From my understanding, the decisions at Nicosia had little to do with determining the text of the New Testament as that was already done by Athanasius. And, as you said, Constantine had little or no understanding or concern about the division between the Arian and Athanasianist theology. My question is why was Constantine compelled to embrace a very minor religion over one in which he was the earthly embodiment, the principle religion of the governing elite - Mithraism - Solus Invictus? .
I have a hard time being convinced that an individual driven to power, as was Constantine, would be swayed by a sudden conversion to reject the religion of the power figures of the Empire for some cult that had opposed the Empire for nearly 3 centuries. There has to be more to the tale than that because that scenario seems to be really counterproductive.
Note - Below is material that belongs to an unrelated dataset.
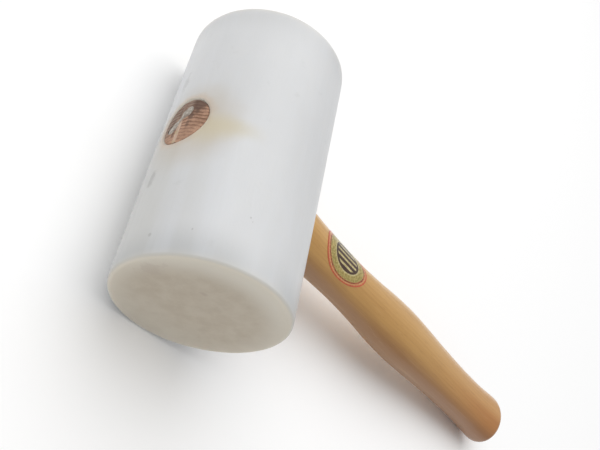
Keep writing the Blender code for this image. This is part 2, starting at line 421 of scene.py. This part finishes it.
def build_handle():
    butt_end = GRIP_STATIONS[-1][0] + BUTT_CORNER_RADIUS + BUTT_DOME_HEIGHT
    end_grain_middle = flush_depth(0, END_GRAIN_RECESS)
    shape = loft(handle_rings(), (0, end_grain_middle, 0), (0, butt_end, 0))
    handle = make_object("wooden_handle", shape)
    cut(handle, kerf_shape())
    cut(handle, steel_wedge_shape())
    smooth(handle)
    paint(handle, lacquered_wood(), end_grain())
    for face in handle.data.polygons:
        face.material_index = 1 if face.center.y < 0 else 0
    return handle


# ---------------------------------------------------------------- the wedges
def kerf_shape():
    """A block right across the tenon, thick at the end face and thin at its tip."""
    shape = bmesh.new()
    bmesh.ops.create_cube(shape, size=1.0)
    for vert in shape.verts:
        at_tip = vert.co.y > 0
        thickness = TIMBER_WEDGE_TIP_THICKNESS if at_tip else TIMBER_WEDGE_THICKNESS
        vert.co.x *= 4 * TENON_RADIUS
        vert.co.y = -HEAD_RADIUS + (KERF_DEPTH if at_tip else -CUTTER_OVERSHOOT)
        vert.co.z = vert.co.z * (thickness + 2 * SLOT_GAP) + KERF_OFFSET
    return shape


def timber_wedge_rings():
    """The timber wedge as rings across its length, so its bruised end can be uneven."""
    length_steps = 48
    side_depths = (0.0003, 0.0010, 0.010, TIMBER_WEDGE_DEPTH)
    side_drop = 0.0005
    columns = (-0.5, -0.42, -0.2, 0.0, 0.2, 0.42, 0.5)
    rings = []
    for step in range(length_steps + 1):
        x = TIMBER_WEDGE_LENGTH * (step / length_steps - 0.5)
        ring = []
        for column in columns:
            z = KERF_OFFSET + column * TIMBER_WEDGE_THICKNESS
            crush = 0.00012 * wobble((x, z, 0.0), 0.0012, 8)
            rounding = 0.00015 * (abs(column) > 0.45)
            ring.append((x, flush_depth(z, 0.00035 + crush + rounding), z))
        for side in (0.5, -0.5):
            for depth in side_depths if side > 0 else reversed(side_depths):
                share = depth / TIMBER_WEDGE_DEPTH
                taper = TIMBER_WEDGE_TIP_THICKNESS - TIMBER_WEDGE_THICKNESS
                thickness = TIMBER_WEDGE_THICKNESS + share * taper
                z = KERF_OFFSET + side * thickness
                ring.append((x, -HEAD_RADIUS + depth + side_drop, z))
        rings.append(ring)
    return rings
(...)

1. Mithraism was a mystery cult, whereas Christianity was accessible to the masses.
But in its mythic form Christianity is a mystery cult. And Mithraism, cult or not, was the religion of those who held power (both military and financial).

3. Mithraism rejected women. Christianity accepted them.
Yeah, as long as they are barefoot, in the kitchen and pregnant. Considering the status of women at the time how does that gain any advantage?
Add to this the striking similarities between Jesus and Mithra--virgin birth, 12 disciples, baptism, Sunday as day of rest, a sacrament of flesh and blood
Which myth was construed first and which was the clone?